The goal of a linear classifier is to learn a line (in the case of 2D), or a hyperplane (in the case of 3D+), that separates the data. Because we are dealing with two features, namely GPA and IQ, our model is going to be a 2D line in the form:

$$f(x_{1},x_{2}) = \theta_{0}x_{0} + \theta_{1}x_{1} + \theta_{2}x_{2},$$

where $\theta_{1}$ and $\theta_{2}$ are the two coefficients of the line, $x_{1}$ and $x_{2}$ are our two features we have for each applicant. Just like in the previous tutorial, we will be initializing the coefficients to small values between -1 and 1:

$$ f(x_{1},x_{2}) = 1.0x_{0} + 1.0x_{1} + 1.0x_{2} $$

Data Preperation

We will be using numpy arrays for this tutorial as it is much simpler to do vector dot products than to manually sum the multiplications of the coefficients and features. Now our equation should look like this:

$$ f(x_{1}, x_{2}) = W \cdot X =\begin{bmatrix} \theta_{0} \\ \theta_{1} \\ \theta_{2} \end{bmatrix} \cdot \begin{bmatrix} x_{0} & x_{1} & x_{2} \end{bmatrix}$$

Before we train our function which we will be referring to as the model from this point on - we need to make the values of the features smaller by normalizing them. If you don't know about normalization, check out my previous tutorial.

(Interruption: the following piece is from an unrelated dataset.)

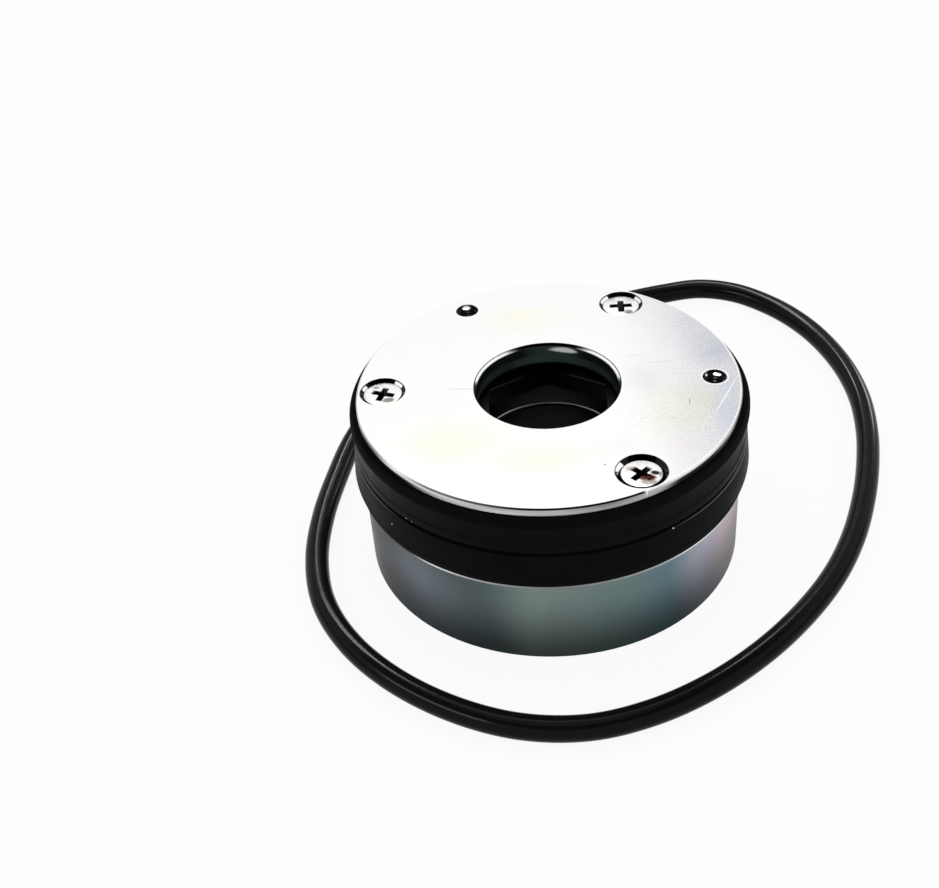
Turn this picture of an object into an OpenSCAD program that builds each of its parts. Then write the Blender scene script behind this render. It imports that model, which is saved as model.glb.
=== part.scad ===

# Initializing the function coefficients
coefficient = np.array([1.0, 1.0, 1.0])

# Creating the feature matrix
examples = np.ones((3,10))
examples[1] = normalize(IQ)
examples[2] = normalize(GPA)
        

Training

There are many well known linear classifier algorithms such as Winnow, but I will be going over the Perceptron algorithm as it is the most popular.

So far, everything has been the same as the linear classifier. We have a list of points on a 2D plot, and we initialized a 2D linear function, but this is where things start to change. We will now choose something called a $threshold$, which will be used to classify the output of the function for each applicant in the following way:

$$ f(x_{1},x_{2}) = \begin{cases} 0 & f(x_{1},x_{2}) < threshold \\ 1 & f(x_{1},x_{2}) \ge threshold \end{cases} $$

where 0 is not hired and 1 is hired. In our perceptron example, we will be using a threshold of 0, but feel free to see how different thresholds affect the learning. So let's now see how much our model with arbitrary coefficients performs. The output of the first example is

$$ f(x_{1}, x_{2}) = W \cdot X =\begin{bmatrix} 1.0 \\ 1.0 \\ 1.0 \end{bmatrix} \cdot \begin{bmatrix} 1.0 & -0.42 & -0.23 \end{bmatrix} = 0.35 $$

Since out threshold is 0, the output is hired - which isn't what we want. So let's now update the coefficients using the perceptron algorithm. The algorithm is as follows:

$$ \theta_{j} := \theta_{j} + (target-f(x,y))x_{j}, $$

where $\theta_{j}$ is the $j_{th}$ coefficient, $target$ is the desired outcome, $f(x_{1},x_{2})$ is the output of our function, and $x_{j}$ is the $j_{th}$ feature value that corresponds to the coefficient.


def test(examples):
    error = 0
    global coefficient
    for example, label in zip(examples.T, labels):
        output = coefficient.dot(example.T)
        if output > 0:
            output = 1
        else:
            output = 0
        error += label - output
    return error/len(examples)

def train(examples, epochs=25):
    global coefficient
    for i in range(1, epochs + 1):
        for example, label in zip(examples.T, labels):
            output = coefficient.dot(example.T)
            if output > 0:
                output = 1
            else:
                output = 0
            error = label - output
            coefficient += 0.01*error*example
		e = test(examples)
		print("Error at {} epochs: {}".format(i,e))
        

Putting it all together

Now that's we've learnt everything we need to implement the perceptron linear classifier, let's test it out!


train(examples)
        

Error at 5 epochs:	-1.3333333333333333
Error at 10 epochs:	-0.6666666666666666
Error at 15 epochs:	-0.3333333333333333
Error at 20 epochs:	0.0
Error at 25 epochs:	0.0
        

We can see here that after 20 epochs, the algorithm managed to learn the data!

Congratulations, we have successfully implemented a Linear Classifier!